The proof of the second derivative test at a critical point ($Df_a = 0$) runs as follows: for a given sufficiently smooth map $f: \Bbb{R}^n \to \Bbb{R}$, and a point $a \in \Bbb{R}^n$, we write a second order Taylor expansion at the point $a$:
\begin{align}
f(a+h) - f(a) &= \dfrac{1}{2}(D^2f_a)(h,h) + o(\lVert h\rVert^2).
\end{align}
In other words, there is a "remainder term", which is a function $\rho$, such that $\lim_{h \to 0} \rho(h) = 0$, and
\begin{align}
f(a+h) - f(a) &= \dfrac{1}{2}(D^2f_a)(h,h) + \rho(h) \lVert h\rVert^2.
\end{align}
If the Hessian $D^2f_a$ is positive definite say, then there is a positive constant $\lambda$ such that for all $h \in \Bbb{R}^n$, $D^2f_a(h,h) \geq \lambda \lVert h\rVert^2$ (with equality if and only if $h=0$). Hence,
\begin{align}
f(a+h) - f(a) &\geq \dfrac{\lambda}{2} \lVert h\rVert^2 + \rho(h) \lVert h\rVert^2 \\
&= \left( \dfrac{\lambda}{2} + \rho(h)\right) \lVert h\rVert^2.
\end{align}
Since $\rho(h) \to 0$ as $h \to 0$ and $\lambda > 0$, the term in brackets will be strictly positive if $h$ is sufficiently small in norm. Hence, for all $h$ sufficiently small in norm, $f(a+h) - f(a) \geq 0$ (with equality if and only if $h =0$). This is the proof for why a positive-definite Hessian implies you have a strict local minimum at a critical point $a$.
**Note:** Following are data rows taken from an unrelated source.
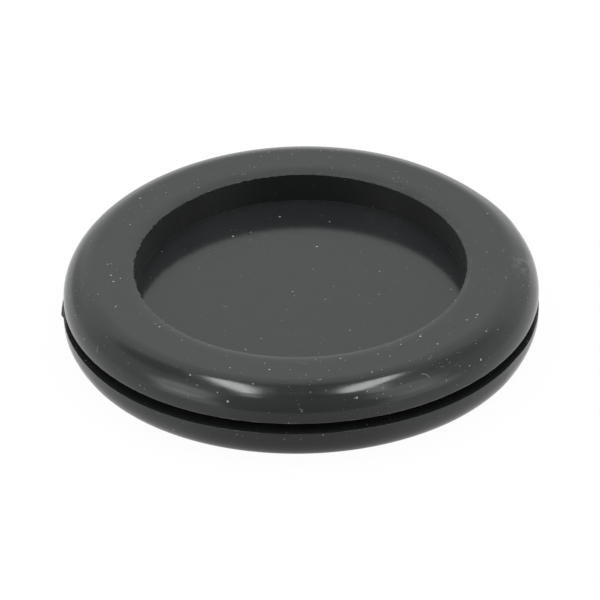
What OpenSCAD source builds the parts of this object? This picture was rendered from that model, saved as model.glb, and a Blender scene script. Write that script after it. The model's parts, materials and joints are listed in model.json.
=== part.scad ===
// Closed (blind) rubber grommet: a round moulding with a groove round its edge
// that holds the rim of a panel hole, and a membrane that shuts the hole.
// The section is the same above and below the middle of the groove.
// Origin: centre of the underside. +Z: the moulding's axis, up.

/* [Panel] */
// Diameter of the panel hole, which is the floor of the groove
hole_d = 50; // [30:0.5:80]
// Width of the groove, which is the panel's thickness
panel_t = 1.5; // [0.8:0.1:4]

/* [Flanges] */
// How far each flange reaches past the panel hole
lip_w = 5; // [4.5:0.1:8]
// Thickness of each flange
flange_t = 4.7; // [3:0.1:8]
// Radius of the rounded shoulder round the outside of each flange
shoulder_r = 3.9; // [0.5:0.1:4.5]
// Radius that takes the sharp edge off each lip of the groove
lip_r = 0.2; // [0.05:0.05:0.5]

/* [Recesses] */
// Wall between the groove and the mouth of each recess
sleeve_t = 3.9; // [2:0.1:8]
// How much wider each recess is at its floor than at its mouth, on the radius
undercut = 0.3; // [0:0.05:0.8]
// Radius of the edge round the mouth of each recess
mouth_r = 0.2; // [0.1:0.05:1]
// Radius of the corner between the wall and the floor of each recess
crease_r = 0.1; // [0.05:0.05:1]
// Thickness of the membrane between the two recesses
membrane_t = 2; // [0.8:0.1:2.5]

/* [Flash] */
// How far the tag of moulding flash stands out past the lower flange
flash_out = 0.4; // [0.1:0.05:0.8]
// Length of the tag along the flange's edge
flash_len = 4; // [3:0.5:12]
// Thickness of the tag
flash_t = 0.35; // [0.2:0.05:0.6]
// How far the tag's tip is from its middle, along the edge
flash_lean = 1.4; // [0:0.1:1.5]
// Direction of the tag's middle, in degrees from +X
flash_az = 180; // [0:1:359]

/* [Hidden] */
$fn = 180;
overcut = 1;
rubber_colour = [0.19, 0.195, 0.2];
outer_r = hole_d / 2 + lip_w;
mouth_radius = hole_d / 2 - sleeve_t;
floor_radius = mouth_radius + undercut;
mid_z = flange_t + panel_t / 2;
groove_z = panel_t / 2;
top_z = groove_z + flange_t;
floor_z = membrane_t / 2;
shoulder_fit = min(shoulder_r, flange_t - lip_r, lip_w + sleeve_t - mouth_r);

// The waste outside a rounded corner at the origin, solid towards -X and -Y
module corner_waste(r) {
    difference() {
        translate([-r, -r]) square(r + overcut);
        translate([-r, -r]) circle(r);
    }
}

// Half a section of one flange: X is the radius, Y the height above mid-groove
module flange_section() {
    difference() {
        translate([0, groove_z]) square([outer_r, flange_t]);
        translate([outer_r, top_z]) corner_waste(shoulder_fit);
        translate([outer_r, groove_z]) mirror([0, 1]) corner_waste(lip_r);
    }
}

// Half a section of the space in one recess, with a rounded mouth and crease
module recess_section() {
    difference() {
        union() {
            polygon([
                [0, floor_z], [floor_radius, floor_z], [mouth_radius, top_z - mouth_r],
                [mouth_radius, top_z + overcut], [0, top_z + overcut]
            ]);
            translate([mouth_radius, top_z]) mirror([1, 0]) corner_waste(mouth_r);
        }
        translate([floor_radius, floor_z]) mirror([0, 1]) corner_waste(crease_r);
    }
}

// Half a section of everything above the middle of the groove
module upper_section() {
    difference() {
        union() {
            flange_section();
            square([hole_d / 2, top_z / 2]);
        }
        recess_section();
    }
}

module ring_body() {
    translate([0, 0, mid_z]) rotate_extrude() {
        upper_section();
        mirror([0, 1]) upper_section();
    }
}

// A three-cornered tag in the plane of the lower flange's upper face
module flash_tag() {
    root_r = outer_r - lip_w / 2;
    half_len = flash_len / 2;
    chord_r = sqrt(pow(outer_r, 2) - pow(half_len, 2));
    rotate([0, 0, flash_az])
        translate([0, 0, flange_t - lip_r - flash_t])
        linear_extrude(flash_t)
        polygon([[root_r, -half_len], [chord_r, -half_len], [outer_r + flash_out, flash_lean],
                 [chord_r, half_len], [root_r, half_len]]);
}

module grommet() {
    color(rubber_colour) union() {
        ring_body();
        flash_tag();
    }
}

grommet();
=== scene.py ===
"""Looks of a closed rubber grommet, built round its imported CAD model.

One moulded piece: a finely turned mesh stands for the CAD solid, in a dark
semi-gloss rubber with a little dust, on a plain white studio floor.
"""
import json
import math
from random import Random

import bmesh
import bpy
from mathutils import Matrix, Vector, noise


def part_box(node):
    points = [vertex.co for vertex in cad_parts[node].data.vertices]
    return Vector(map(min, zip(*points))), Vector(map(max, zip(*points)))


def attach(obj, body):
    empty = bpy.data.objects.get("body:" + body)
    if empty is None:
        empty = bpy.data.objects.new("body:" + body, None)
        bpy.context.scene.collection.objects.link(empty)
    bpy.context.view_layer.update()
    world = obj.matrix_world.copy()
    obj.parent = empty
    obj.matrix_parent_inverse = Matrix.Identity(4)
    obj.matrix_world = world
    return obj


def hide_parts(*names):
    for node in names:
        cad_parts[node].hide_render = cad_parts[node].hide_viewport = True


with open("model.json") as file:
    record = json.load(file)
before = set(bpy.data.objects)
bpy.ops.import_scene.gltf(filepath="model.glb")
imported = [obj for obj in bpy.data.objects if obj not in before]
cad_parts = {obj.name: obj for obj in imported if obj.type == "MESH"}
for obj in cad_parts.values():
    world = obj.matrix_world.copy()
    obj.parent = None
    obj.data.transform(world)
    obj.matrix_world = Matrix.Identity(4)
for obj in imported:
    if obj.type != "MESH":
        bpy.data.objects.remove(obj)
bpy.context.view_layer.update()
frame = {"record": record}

MM = 0.001

# --- sizes: from the frame where it gives them, and else close to those of the part's source ---
NODE_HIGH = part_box("grommet")[1]
GROOVE = next(m for m in frame["record"]["mounts"] if m["name"] == "panel_groove")
HOLE_R = GROOVE["dims"]["r_mm"] * MM
OUTER_R = NODE_HIGH[1]
SHOULDER_R = 3.87 * MM
LIP_R = 0.2 * MM
MOUTH_RADIUS = HOLE_R - 3.96 * MM
FLOOR_RADIUS = MOUTH_RADIUS + 0.26 * MM
MOUTH_R = 0.07 * MM
GROOVE_ROOT_R = 0.1 * MM

# --- the moulding is slightly bowed: it droops towards its left and right sides --------------
BOW = 0.483 * MM
GROOVE_GAP = 1.446 * MM
TOP_T = 4.298 * MM
RECESS_DEPTH = 4.34 * MM
# how far below mid-groove the underside's recess floor lies
BOTTOM_FLOOR = 1.0 * MM
# how much less the top's recess floor is bowed, as a share
FLATTER_FLOOR = 0.5
# how far the flat faces droop at their outer edge, and so how high the middle stands
BOW_LIFT = BOW * ((OUTER_R - SHOULDER_R) / OUTER_R) ** 2
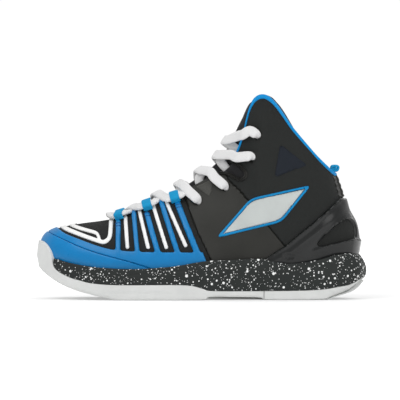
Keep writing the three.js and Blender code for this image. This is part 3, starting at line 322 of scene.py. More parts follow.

Of course, a similar proof holds for a negative-definite Hessian implying a strict local maximum.
Roughly speaking, the idea of the proof is that the local behaviour of $f(a+h) - f(a)$ is entirely determined by the behaviour of the Hessian, in the term $D^2f_a(h,h)$ (because the error term is "small"). So, to answer your questions,
The proof of the theorem above shows that we need to ensure that the entire term $D^2f_a(h,h)$ is positive (in fact bounded below by a positive multiple of $\lVert h \rVert^2$), so that we can conclude that $f(a+h) - f(a) \geq 0$. But just because an $n \times n$ matrix has all positive entires, it doesn't mean it is positive-definite (Robert's answer gives an explicit counter example).
Hopefully the proof I gave above justifies why definiteness comes into play (it's to ensure you have a good lower/upper bound on the $D^2f_a(h,h)$ term).
A matrix is positive(negative) definite if and only if all its eigenvalues are strictly positive (strictly negative). If there are some positive and some negative, then the matrix is indefinite. If this is the case for your Hessian, it means you have a saddle point (because the function is increasing along some directions while decreasing along others).